Foreign & Colonial Investment Trust manager Jeremy Tigue says the current market climate reminds him of the build-up to the 1987 crash but, rather than focusing on the downside, he is anticipating a great buying opportunity.
He agrees with some doom merchants that a correction is imminent but he expects a short-term correction rather than a long downward trend and says investors should “start lacing up their buying boots” in anticipation of it because economic fundamentals remain strong.
In the short term, Tigue has reduced the £2.6bn trust’s gearing to its lowest level in seven years and focused its short-term borrowing in yen due to concerns about sterling weakness.
But he stresses he is poised to buy into any dips.
He says: “Stockmarkets are increasingly unsettled, with ever more erratic swings in share prices. Although there have been pockets of problems, predominantly from the slowdown in the US housing market, the world’s economic fundamentals are in good shape.
“There is a clear disconnect between market behaviour and the underlying economic picture. In this respect, 2007 is starting to feel very similar to 1987 when markets took a short, sharp hit, providing savvy investors with a breadth of opportunities.”
Called Black Monday, October 19, 1987 was the second-biggest one-day percentage decline in stock-market history, with markets in Hong Kong falling by 45.8 per cent, Australia by 41.8 per cent, the UK by 26.4 per cent, the US by 22.68 per cent and Canada by 22.5 per cent.
Despite the crash being 20 years ago, of the number of theories put forward, none have been credited with accurately pinpointing what the major cause of the downturn was.
Tigue says: “As with 1987, nothing sticks out as a cause for prolonged concerns but the cards are stacked towards a further correction.”
He says he has been moving the portfolio towards a more defensive position over the past few months.
He says: “I hope there is a further correction and the FTSE drops as low as 6,000 as there will be so many opportunities, a scenario that looks likely as the market seems somewhat mesmerised.”
Seven Investment Management director Justin Urquhart-Stewart points to the lengthy bull run since the market’s nadir on March 23, 2003. He says market consensus suggests the bull may have run its course and points to a record number of put options placed in New York and London, reflecting the widely held view that we could see a correction of between 5 per cent and 10 per cent.
Urquhart-Stewart says the sub-prime mortgage problems in the US and subsequent knock-on effects in the investment markets have already begun to trig-ger concerns.
He says: “We often seem to wait for some event to change the market. Well, I think we already have one. The two Bear Stearns hedge funds that have gone bust are such an alarm. These two structures invested largely in mortgage-backed securities and collateralised debt obligations, which merely repackage debt securities.

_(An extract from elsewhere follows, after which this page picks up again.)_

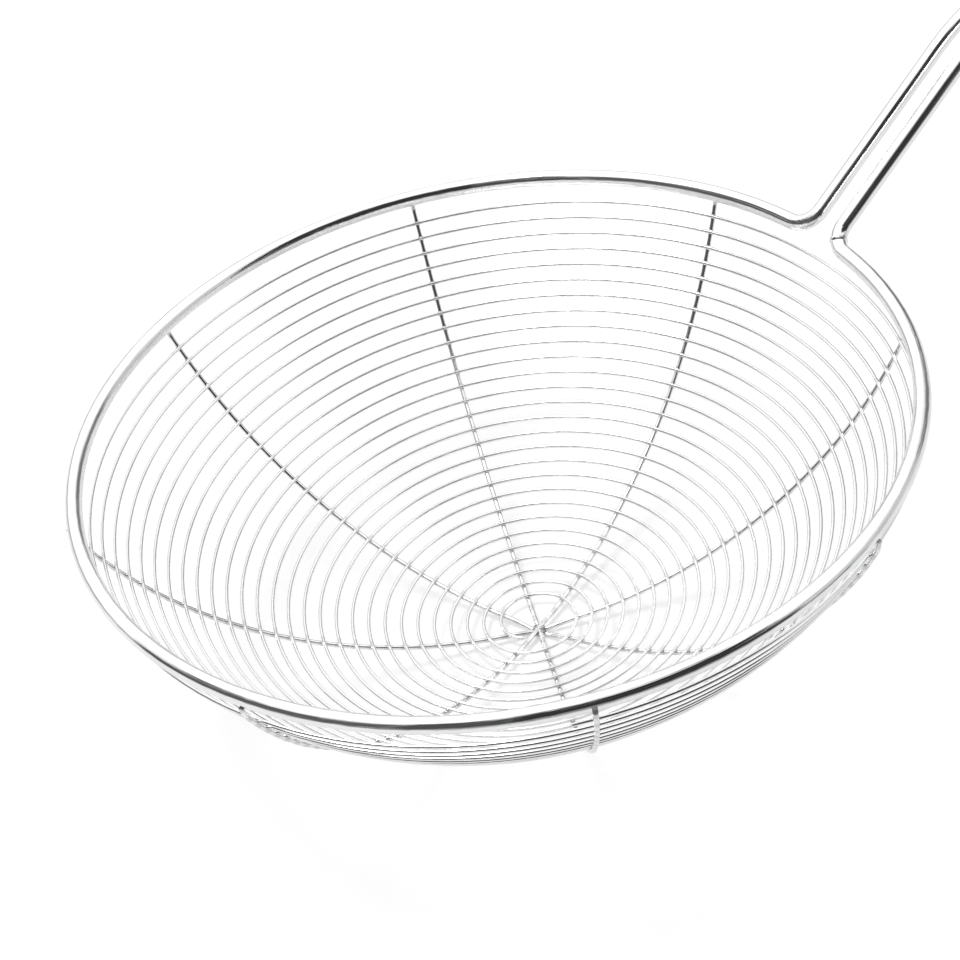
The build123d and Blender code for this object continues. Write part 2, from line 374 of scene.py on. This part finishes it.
def bright_wire(name, lines, mark, line_depth, bend_depth, roughness):
    """Bright drawn wire. lines and mark put the fine lines and the heat marks on."""
    material, graph, shader = new_material(name)
    drawn = lines(graph)
    fine = drawn["Lines"]
    worn = graph.use(handling)
    heat = mark(graph)
    dulled = graph.math("MULTIPLY", worn["Dull"], DULL_SHARE)
    colour = graph.mix(dulled, BRIGHT, DULLED)
    pitted = graph.math("MULTIPLY", worn["Pitted"], PIT_SHARE)
    colour = graph.mix(pitted, colour, WELD_METAL)
    colour = graph.mix(heat, colour, HEAT_MARK)
    graph.join(colour, shader.inputs["Base Color"])
    rough = graph.math("ADD", graph.math("MULTIPLY", fine, roughness), roughness)
    rough = graph.math("ADD", rough, graph.math("MULTIPLY", worn["Dull"], DULL_ROUGHNESS))
    if "Scratches" in drawn:
        scratched = graph.math("MULTIPLY", drawn["Scratches"], SCRATCH_ROUGHNESS)
        rough = graph.math("ADD", rough, scratched)
    heated = graph.math("MULTIPLY", heat, HEAT_ROUGHNESS)
    rough = graph.math("ADD", rough, heated, clamp=True)
    graph.join(rough, shader.inputs["Roughness"])
    bend = graph.use(hand_bent)["Height"]
    bump(graph, shader, (bend, bend_depth), (fine, line_depth))
    return material


def weld_metal(name, grain, depth):
    """Melted and cooled metal: dull, scaled and lumpy."""
    material, graph, shader = new_material(name)
    place = graph.place()
    lumps = graph.noise(place, grain, 3.0, 0.6)
    scale = graph.ramp(graph.noise(place, grain * 1.7, 2.0, 0.5), 0.40, 0.66)
    rough = graph.math("ADD", graph.math("MULTIPLY", scale, 0.25), 0.22)
    graph.join(graph.mix(scale, WELD_METAL, WELD_SCALE), shader.inputs["Base Color"])
    graph.join(rough, shader.inputs["Roughness"])
    bump(graph, shader, (lumps, depth))
    return material


def put_on(node, material):
    """Gives every slot of a CAD node its material."""
    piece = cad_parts[node]
    piece.data.materials.clear()
    piece.data.materials.append(material)
    for polygon in piece.data.polygons:
        polygon.material_index = 0


def rib_marks(graph):
    """Heat where the turns cross a rib, and a burnt end where it is cut beside the rim."""
    turns = graph.math("MULTIPLY", graph.use(turn_welds)["Mark"], RIB_HEAT)
    height = graph.parts(graph.place())[2]
    burnt = graph.ramp(height, *BURNT_ENDS)
    return graph.math("MAXIMUM", turns, burnt)


def neck_joint(name, spot, core, reach):
    """The butt joint: bright wire all round, with a dull lump of weld metal at one spot.

    The lump is full up to core from the spot and ends at reach.
    """
    material, graph, shader = new_material(name)
    place = graph.place()
    away = graph.add("ShaderNodeVectorMath", operation="DISTANCE")
    graph.join(place, away.inputs[0])
    graph.join(spot, away.inputs[1])
    uneven = graph.math("MULTIPLY", graph.noise(place, 1500.0, 2.0, 0.5), LUMP_UNEVENNESS)
    away = graph.math("ADD", away.outputs["Value"], uneven)
    lump = graph.ramp(away, core, reach, 1.0, 0.0)
    scale = graph.ramp(graph.noise(place, 1900.0, 2.0, 0.5), 0.40, 0.66)
    colour = graph.mix(lump, BRIGHT, graph.mix(scale, WELD_METAL, WELD_SCALE))
    rough = graph.math("ADD", graph.math("MULTIPLY", lump, 0.30), 0.06)
    grain = graph.math("MULTIPLY", graph.noise(place, 1100.0, 3.0, 0.6), lump)
    graph.join(colour, shader.inputs["Base Color"])
    graph.join(rough, shader.inputs["Roughness"])
    bump(graph, shader, (grain, LUMP_DEPTH))
    return material


put_on("frame_wire", bright_wire(
    "bright_frame_wire",
    lambda graph: graph.use(drawn_lines, fineness=3000.0, run=0.03),
    lambda graph: 0.0,
    line_depth=0.000008,
    bend_depth=0.00008,
    roughness=0.035,
))
put_on("spiral_wire", bright_wire(
    "bright_wound_wire",
    lambda graph: graph.use(wound_lines, fineness=9000.0, run=0.02),
    lambda graph: graph.math("MULTIPLY", graph.use(rib_welds)["Mark"], WOUND_WIRE_HEAT),
    line_depth=0.0000010,
    bend_depth=0.00004,
    roughness=0.085,
))
for letter, ends in RIB_ENDS.items():
    put_on("rib_wire_" + letter, bright_wire(
        "bright_rib_wire_" + letter,
        lambda graph: graph.use(rib_lines, angle=radians(ends[1]), fineness=8000.0, run=0.02),
        rib_marks,
        line_depth=0.0000012,
        bend_depth=0.00004,
        roughness=0.05,
    ))
put_on("hub_weld", weld_metal("hub_weld_metal", 900.0, 0.00025))
put_on("neck_weld", neck_joint("neck_joint_metal", NECK_LUMP, core=0.0010, reach=0.0017))


# Table, surroundings and light

# Colours of the white table and of its painted reflection past the board's edge, how much it
# glows to the camera near the part and far from it, and how much in reflections
TABLE_WHITE = (0.82, 0.82, 0.82, 1.0)
# Dark grey that only reflection rays see past the board's edge: a painted reflection
DARK_IN_REFLECTIONS_PAST_EDGE = (0.34, 0.34, 0.34, 1.0)
TABLE_GLOW = 0.36
FAR_TABLE_GLOW = 0.52
FAR_TABLE = (0.35, 1.6)
TABLE_GLOW_MIRRORED = 0.12

# The table is a white board. Its front edge, as azimuth in degrees and distance from the
# bowl's axis, shows only in reflections: past it the table is painted dark grey for reflection
# rays alone, a painted reflection on the bright wire.
BOARD_EDGE_AZIMUTH = 255.0
BOARD_EDGE_DISTANCE = 0.25
BOARD_EDGE_SOFT = 0.03

TABLE_HALF = 3.0
corners = [(-1, -1), (1, -1), (1, 1), (-1, 1)]
corners = [(across * TABLE_HALF, along * TABLE_HALF, 0) for across, along in corners]
table_mesh = bpy.data.meshes.new("table")
table_mesh.from_pydata(corners, [], [(0, 1, 2, 3)])
table = bpy.data.objects.new("table", table_mesh)
bpy.context.scene.collection.objects.link(table)
table_paint = bpy.data.materials.new("white_table")
table_paint.use_nodes = True
graph = Graph(table_paint.node_tree)
table_paint.node_tree.nodes.clear()
path = graph.add("ShaderNodeLightPath").outputs
place = graph.place()
edge = towards(BOARD_EDGE_AZIMUTH)
reach = graph.math("ADD", graph.dot(place, edge), -BOWL_X * edge.x)
past_edge = graph.ramp(reach, BOARD_EDGE_DISTANCE, BOARD_EDGE_DISTANCE + BOARD_EDGE_SOFT)
# Past the edge, reflection rays see the table painted dark grey: a painted reflection on the
# wire
mirrored_edge = graph.math("MULTIPLY", past_edge, path["Is Glossy Ray"])
paint = graph.add("ShaderNodeBsdfDiffuse")
graph.join(graph.mix(mirrored_edge, TABLE_WHITE, DARK_IN_REFLECTIONS_PAST_EDGE), paint.inputs["Color"])
from_bowl = graph.add("ShaderNodeVectorMath", operation="LENGTH")
graph.join(place, from_bowl.inputs[0])
shine = graph.ramp(from_bowl.outputs["Value"], *FAR_TABLE, TABLE_GLOW, FAR_TABLE_GLOW)
seen = graph.math("MULTIPLY", path["Is Camera Ray"], shine)
also = graph.math("ADD", path["Is Glossy Ray"], path["Is Transmission Ray"], clamp=True)
also = graph.math("MULTIPLY", also, TABLE_GLOW_MIRRORED)
also = graph.math("MULTIPLY", also, graph.math("SUBTRACT", 1.0, past_edge))
glow = graph.add("ShaderNodeEmission")
graph.join(graph.math("ADD", seen, also), glow.inputs["Strength"])
both = graph.add("ShaderNodeAddShader")
graph.join(paint.outputs[0], both.inputs[0])
graph.join(glow.outputs[0], both.inputs[1])
graph.join(both.outputs[0], graph.add("ShaderNodeOutputMaterial").inputs["Surface"])
table_mesh.materials.append(table_paint)

# Darker parts of the room that the bright wire mirrors, each with its middle azimuth and half
# width, middle elevation and half height and soft edge in degrees, and its brightness
ROOM_PANELS = (
    (172.0, 34.0, 14.0, 32.0, 8.0, 0.11),
    (219.0, 15.0, 22.0, 34.0, 8.0, 0.08),
    (268.0, 37.0, 29.0, 33.0, 8.0, 0.035),
    (332.0, 26.0, 8.0, 24.0, 10.0, 0.62),
    (18.0, 22.0, 8.0, 22.0, 10.0, 0.20),
)
# The grey foot of the walls: middle elevation, half height where full and where it ends, in
# degrees, and brightness
HORIZON = (3.0, 2.0, 11.0, 0.42)
# Brightness of the rest of the room in reflections, and of all of it as light on dull surfaces
WHITE_ROOM = 1.16
FILL = 0.60
WHITE = (1.0, 1.0, 1.0, 1.0)


world = bpy.data.worlds.new("white_room")
bpy.context.scene.world = world
world.use_nodes = True
graph = Graph(world.node_tree)
world.node_tree.nodes.clear()
direction = graph.add("ShaderNodeTexCoord").outputs["Generated"]
height = graph.math("ARCSINE", graph.parts(direction)[2])
height = graph.math("MULTIPLY", height, 180 / pi)
middle, full, edge, grey = HORIZON
from_horizon = graph.math("ABSOLUTE", graph.math("SUBTRACT", height, middle))
band = graph.ramp(from_horizon, full, edge, 1.0, 0.0)
brightness = graph.blend(band, WHITE_ROOM, grey)
for azimuth, half_width, elevation, half_height, soft, dark in ROOM_PANELS:
    ahead = graph.dot(direction, towards(azimuth))
    aside = graph.dot(direction, towards(azimuth + 90))
    turned = graph.math("ABSOLUTE", graph.math("ARCTAN2", aside, ahead))
    turned = graph.math("MULTIPLY", turned, 180 / pi)
    across = graph.ramp(turned, half_width - soft / 2, half_width + soft / 2, 1.0, 0.0)
    raised = graph.math("ABSOLUTE", graph.math("SUBTRACT", height, elevation))
    upright = graph.ramp(raised, half_height - soft, half_height + soft, 1.0, 0.0)
    brightness = graph.blend(graph.math("MULTIPLY", across, upright), brightness, dark)
path = graph.add("ShaderNodeLightPath").outputs
mirrored = graph.blend(path["Is Glossy Ray"], FILL, brightness)
shown = graph.blend(path["Is Camera Ray"], mirrored, 1.0)
sky = graph.add("ShaderNodeBackground")
graph.join(WHITE, sky.inputs["Color"])
graph.join(shown, sky.inputs["Strength"])
graph.join(sky.outputs[0], graph.add("ShaderNodeOutputWorld").inputs["Surface"])


def soft_lamp(name, place, aim, size, power):
    """A round lamp of a size in metres and a power in watts, turned to its aim."""
    lamp = bpy.data.lights.new(name, "AREA")
    lamp.shape = "DISK"
    lamp.size = size
    lamp.energy = power
    made = bpy.data.objects.new(name, lamp)
    bpy.context.scene.collection.objects.link(made)
    made.location = place
    made.rotation_euler = (Vector(aim) - Vector(place)).to_track_quat("-Z", "Y").to_euler()


soft_lamp("soft_lamp_overhead", (-0.30, 0.25, 1.1), (BOWL_X, 0, 0), size=0.5, power=5.0)

# Camera, at the photograph's place
camera_right = Vector((0.81342882, -0.55984087, -0.15783461))
camera_down = Vector((-0.46210859, -0.45719396, -0.75988771))
camera_ahead = Vector((0.35325517, 0.69105129, -0.63060201))
camera_place = Vector((-0.228559 + BOWL_X, -0.435410, 0.382716 + RIM_Z))
lens = bpy.data.cameras.new("camera")
lens.sensor_fit = "HORIZONTAL"
lens.sensor_width = 36.0
lens.lens = 101.659
lens.clip_start = 0.01
camera = bpy.data.objects.new("camera", lens)
bpy.context.scene.collection.objects.link(camera)
turn = Matrix((camera_right, -camera_down, -camera_ahead)).transposed().to_4x4()
camera.matrix_world = Matrix.Translation(camera_place) @ turn
bpy.context.scene.camera = camera
bpy.context.scene.view_settings.view_transform = "Standard"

“One fund lost 91 per cent last week while the other lost the lot. Not only had the assets gone but the special protection scheme had also disappeared. As a result, the equity markets appeared spooked for a few hours but not frightened enough for those in denial of any problem to carry on as before.”
While the pressure on the US dollar has been well documented, Urquhart-Stewart also believes that the UK is set for a slowdown.
He says: “There is an expectation of an even higher level of interest rates in the UK, with the market pricing in levels as high as 6.25 per cent but the chances of significantly higher consumer costs leading to a lower spending capability put the chances of a retail lead recession in the UK potentially higher. Thus, maybe we can see the pound below the $2 level before the end of the year.”
Threadneedle head of global equities and manager of the global select fund Jeremy Podger says that while the past two correction were easily shrugged off as short-term sell-offs, the shock to the credit markets caused largely by the sub-prime crunch could be more difficult to shake off.
He says: “This had initially surfaced in the sub-prime mortgage market in the US, where the number of defaults has been on the increase, adding to concerns which already existed about the slowdown in the housing market and the impact it could have on consumer sentiment in the US – the US consumer accounts for 20 per cent of global consumption.
“However, the equity market had shrugged aside the sub-prime issue as a local concern and unlikely to spread contagion into the wider credit market. This optimism was dented slightly recently when Bear Stearns announced that two of its hedge funds were virtually worthless as a result of sub-prime investments.”
BestInvest head of communications Justin Modray says the prolonged bull run has made the stockmarket ultra-sensitive to changes.
He says: “Much seems down to sentiment as there is nothing fundamentally wrong with the market. The worry over the US sub-prime market has been mentioned but small changes have been exacerbated, as has been the case with the past two corrections.
“Personally, I think the market will end up flat at the end of 2007, with the FTSE ending up between 6,400 and 6,500.”
Nonetheless, Tigue remains confident that investors should be keeping their eyes open for bargains in the current volatile climate.
He says: “With global growth remaining strong, inflation under control and the emerging markets of India, China and Brazil showing impressive resilience in the face of recent stockmarket falls in the developed world, we are poised for opportunities to buy into the dips. After all, corporate profits remain robust and many companies have been raising their dividends.”